A Wheelchair Rider’s Guide: San Francisco Bay and the Nearby Coast
A free guide funded by the California Coastal Conservancy that describes in detail wheelchair access information for more than 100 shoreline parks, trails, historic sites, and other sites of interest around San Francisco Bay and along the coast from Point Reyes to Santa Cruz.
Bay Area Association of Disabled Sailors (BAADS) – San Francisco
Seeks to make all aspects of sailing accessible. To fulfill this mission, BAADS offers members dinghy sailing every Saturday and keelboat sailing every Sunday out of South Beach Marina (Pier 40), adjacent to AT&T Park.
Bay Area Outreach and Recreation Program (BORP) – Berkeley
BORP is the leading provider and promoter of accessible sports and recreation opportunities for children and adults with physical disabilities in the greater San Francisco Bay Area.
Environmental Traveling Companions (ETC) – San Francisco
ETC opens the beauty and challenge of the great outdoors to people with disabilities and disadvantaged youth. Every year, more than 2,000 people join ETC to raft whitewater rivers, ski alpine meadows, kayak the waters of the Golden Gate and Tomales Bay, and build leadership skills.
Healing Waters – San Francisco
Provides outdoor trips specifically for people with HIV and AIDS.
Ride-A-Wave – Santa Cruz
Provides children with special needs the chance to feel the thrill of riding a wave and experience a safe, fun-filled day at the beach, whether they are physically, developmentally or economically challenged.

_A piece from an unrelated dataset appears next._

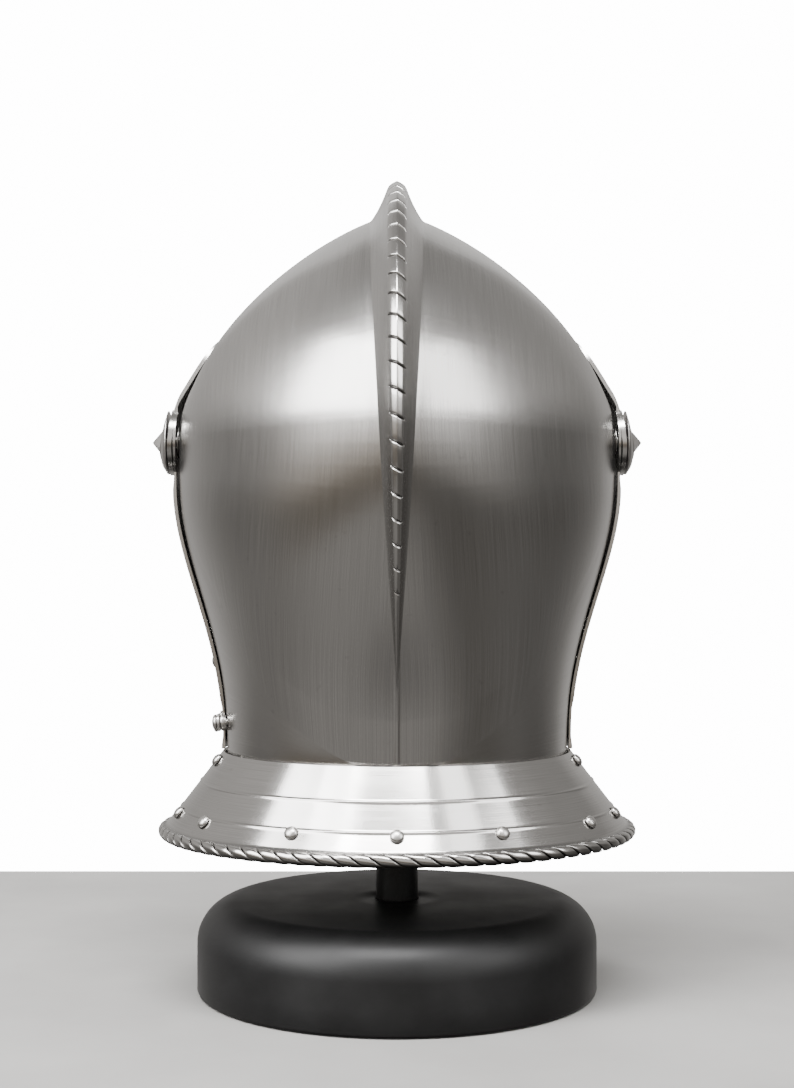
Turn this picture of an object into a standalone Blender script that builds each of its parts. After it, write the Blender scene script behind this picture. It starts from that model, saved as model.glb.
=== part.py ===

Shared Adventures – Santa Cruz
Founded on the belief that recreation, fun, challenge and access to the outdoors are an essential part of a healthy and fulfilling life, Shared Adventures is a non-profit organization dedicated to improving the quality of life of people living with disabilities.
California Coastal Commission: Beach Wheelchairs
The California Coastal Commission website has a map and list of California beaches that provide use of beach wheelchairs.